West Ham Garfield
- Full name: West Ham Garfield Football Club
- Nickname: The Gars
- Founded: 1894
- Dissolved: 1908
- Ground: Thames Ironworks Cycle Ground
| Home colours |

= West Ham Garfield F.C. =

West Ham Garfield Football Club was a football club based in West Ham, England.

==History==
West Ham Garfield was formed in 1894. After their formation, the club joined the South Essex League. In 1897, West Ham Garfield won the West Ham Charity Cup, beating Thames Ironworks 1–0 in the final. The following year, the club won the competition for a second time, beating Ilford 1–0. In 1899, West Ham Garfield entered the FA Cup for the first time, beating Barking Woodville in the preliminary round before losing heavily at home to Sheppey United.

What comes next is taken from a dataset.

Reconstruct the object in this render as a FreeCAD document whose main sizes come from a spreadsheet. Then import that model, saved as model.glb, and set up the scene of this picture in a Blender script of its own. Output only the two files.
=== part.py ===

Following the 1907–08 season, West Ham Garfield dissolved.

==Colours==

The club's colours were red and black shirts.

==Ground==
The club had something of a roaming existence, usually playing friendlies away from home; its first recorded ground was at Plaistow Road in West Ham. In September 1897 it secured the Thames Ironworks Cycle Ground at Plaistow. For the 1900–01 FA Cup first qualifying round against Olympic, West Ham Garfield used Ilford Sports Ground as their home venue, as the Park did not meet competition requirements.